Coinbase Global (NASDAQ: COIN) is facing a US Securities and Exchanges Commission probe into whether it improperly let Americans trade digital assets that should have been registered as securities, reported Bloomberg.
Coinbase's troubles escalated last week when Ishan Wahi, a former employee, was arrested on orders from New York Southern District Attorney's Office when he was about to board a plane to New Delhi.
Wahi knew in advance about the list of particular crypto assets and the timing of Coinbase’s public announcement of the crypto listings and he illegally disclosed the confidential information to his brother Nikhil Wahi and his friend Sameer Ramani.
SEC is treating the case as the first crypto insider trading case. FBI Assistant Director Michael J. Driscoll said: “Although the allegations in this case relate to transactions made in a crypto exchange - rather than a more traditional financial market – they still constitute insider trading. As alleged, the defendants made illegal trades in at least 25 different crypto assets and realized ill-gotten gains totalling approximately $1.5 million. Today’s action should demonstrate the FBI’s commitment to protecting the integrity of all financial markets – both ‘old’ and ‘new.’”
Coinbase is a crypto exchange founded by former Airbnb employee Brian Armstrong in 2012. It also offers a blockchain crypto wallet where one can store bitcoins and access them with a private key and can make P2P transactions. For trading Bitcoin for Ethereum on the platform, Coinbase may charge up to 2.00% of the total transacted value. Coinbase has more than 98 million verified users and trades around $309 billion worth of fiat and cryptocurrency. It offers more than 200 cryptocurrencies to trade from, as of Tuesday morning.
In a tweet, Caroline Pham, the Commissioner of Commodities Futures Trading Commission (CFTC), said that this is “a striking example of ‘regulation by enforcement'" by the SEC.
However, Paul Grewal, Chief Legal Officer at Coinbase, said that only seven of the nine assets included in the SEC’s charges are listed on Coinbase’s platform, and none of them are securities.

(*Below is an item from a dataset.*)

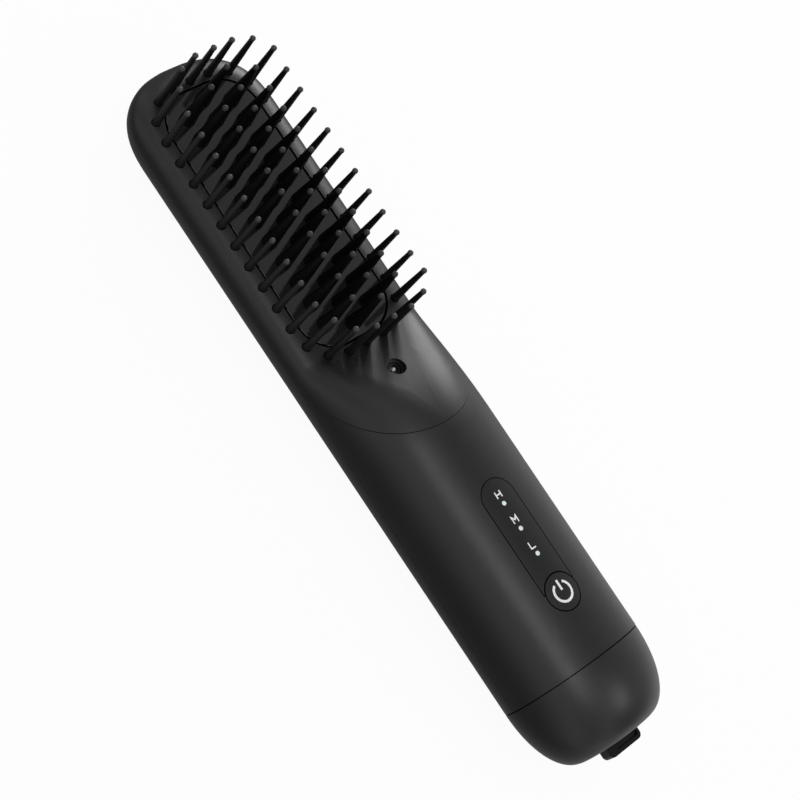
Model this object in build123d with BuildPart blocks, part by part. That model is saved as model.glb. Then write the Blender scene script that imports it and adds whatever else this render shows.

"Coinbase has a rigorous process to analyze and review each digital asset before making it available on our exchange — a process that the SEC itself has reviewed. This process includes an analysis of whether the asset could be considered to be a security, and also considers regulatory compliance and information security aspects of the asset. To be explicit, the majority of assets that we review are not ultimately listed on Coinbase." Grewal wrote in a Coinbase blog.
"We are confident that our rigorous diligence process — a process the SEC has already reviewed — keeps securities off our platform," he added.